The computation of basic net income per common share is based on the weighted-average number of common shares outstanding during each period. The computation of diluted net income per common share is based on the weighted-average number of common shares outstanding during the period plus, when their effect is dilutive, incremental shares consisting of shares subject to stock options, restricted stock units, stock appreciation rights, ESPP shares, warrants, and shares issuable upon conversion of convertible debt.

Income Taxes

INCOME TAXES

The Company calculates its quarterly income tax provision in accordance with the guidance provided by ASC 740-270, “Interim Income Tax Accounting,” whereby the Company forecasts its estimated annual effective tax rate and then applies that rate to its year-to-date pre-tax book income (loss). Income tax expense for the three and six months ended June 30, 2015 was $14.6 million and $12.8 million, respectively. A discrete tax benefit of $2.8 million related to the loss on extinguishment of Convertible Notes was included in the provision for income taxes for the three and six months ended June 30, 2015. The provision for income taxes was higher than the tax computed at the U.S. federal statutory rate due primarily to state income taxes and non-deductible stock-based compensation. Income tax expense for both the three and six months ended June 30, 2014 was $1.6 million.

The effective tax rate was 36.1% for both the three and six months ended June 30, 2015. The effective tax rate was 3.3% and 4.3% for the three and six months ended June 30, 2014, respectively. The increase in the effective tax rate for the three and six months ended June 30, 2015 as compared to the prior year periods was due to the release of a portion of the valuation allowance during the fourth quarter of 2014.

The Company reduced its current Federal and state taxes payable by $13.6 million related to excess tax benefits from stock-based compensation, increasing additional paid-in capital.
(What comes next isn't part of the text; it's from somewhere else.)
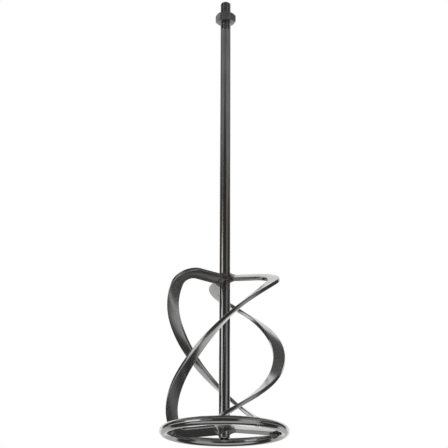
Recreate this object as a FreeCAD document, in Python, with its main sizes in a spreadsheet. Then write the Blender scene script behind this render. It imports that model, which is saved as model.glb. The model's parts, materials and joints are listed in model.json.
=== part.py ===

In addition, the Company recorded a credit to additional paid-in capital of $4.4 million related to certain tax impacts of the extinguishment of Convertible Notes.

The Company records a valuation allowance to reduce deferred tax assets to reflect the net amount that is more likely than not to be realized. Based upon the weight of available evidence at December 31, 2014, the Company determined that it was more likely than not that a portion of its deferred tax assets would be realizable and consequently released the valuation allowance against Federal and certain state net deferred tax assets and recorded a discrete tax benefit of $33.4 million during the fourth quarter of 2014. The decision to reverse a portion of the valuation allowance was made after management considered all available evidence, both positive and negative, including but not limited to the historical operating results, income or loss in recent periods, cumulative income in recent years, forecasted earnings, forecasted future taxable income, and significant risk and uncertainty related to forecasts. The release of the valuation allowance resulted in the recognition of certain deferred net tax assets and a decrease to income tax expense.

The future effective tax rate is subject to volatility and may be materially impacted by various internal and external factors. These factors may include, but are not limited to, the amount of income tax benefits and charges from: interpretations of existing tax laws; changes in tax laws and rates; future levels of research and development expenditures; changes in the mix of earnings in countries with differing statutory tax rates in which the Company may conduct business; changes in the valuation of deferred tax assets and liabilities; state income taxes; the tax impact of stock-based compensation; accounting for uncertain tax positions; closure of statute of limitations or settlement of tax audits; changes in estimates of prior years’ items; tax costs for acquisition-related items; changes in accounting standards; non-deductible officers’ compensation; limitations on the utilization of net operating losses and tax credits due to changes in ownership; and overall levels of income before taxes.

Litigation

(f) Litigation

The Company is party to legal proceedings, investigations, and claims in the ordinary course of its business, including the matters described below. The Company records accruals for outstanding legal matters when it believes that it is both probable that a liability has been incurred and the amount of such liability can be reasonably estimated. The Company evaluates, on a quarterly basis, developments in significant legal matters that could affect the amount of any accrual and developments that would make a loss contingency both probable and reasonably estimable. To the extent new information is obtained and the Company’s views on the probable outcomes of claims, suits, assessments, investigations or legal proceedings change, changes in the Company’s accrued liabilities would be recorded in the period in which such determination is made. In addition, in accordance with the relevant authoritative guidance, for matters for which the likelihood of material loss is at least reasonably possible, the Company provides disclosure of the possible loss or range of loss; however, if a reasonable estimate cannot be made, the Company will provide disclosure to that effect. Gain contingencies, if any, are recorded as a reduction of expense when they are realized.